Abstract

This chapter presents the results of experiments on buoyancy-driven fluid transport by fracture propagation using various fluids injected into gelatin. Fracture propagation is a mechanism by which positively buoyant magmas, generated in mantle upwellings, are transported through the lithosphere. Buoyancy-driven magma fracture has been investigated from several points of view. First, there is the quasi-static fracture model that utilizes the two-dimensional shape of a static volume of fluid embedded in an elastic solid. The second model is based on the stress-corrosion theory of materials science as applied to magma fracture; in this model, cracking is controlled by environmental factors—such as temperature, chemical-reaction kinetics, and the fluid viscosity near the crack tip—and the stress intensity is assumed to be less than the fracture toughness.

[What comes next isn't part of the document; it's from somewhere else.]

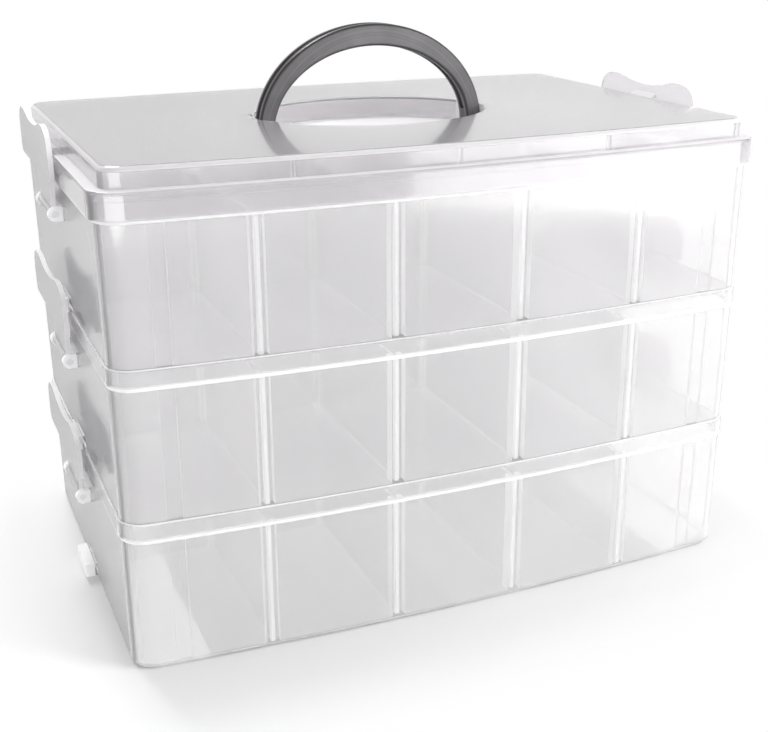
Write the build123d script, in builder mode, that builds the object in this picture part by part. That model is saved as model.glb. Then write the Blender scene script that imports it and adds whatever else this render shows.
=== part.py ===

The resulting crack propagation velocities vary over four orders of magnitude. The chapter discusses a new model in which fracture at the tip and closure at the tail are coupled by elastic wave propagation down the crack surface. The experimental-data-bound fracture velocities derived from this model and the predicted velocities of buoyancy-driven magma fracture in the lithosphere are consistent with velocities inferred for magmatic systems. The crack-tip fracture and the consequent production of seismic radiation from propagating dikes are consistent with this model.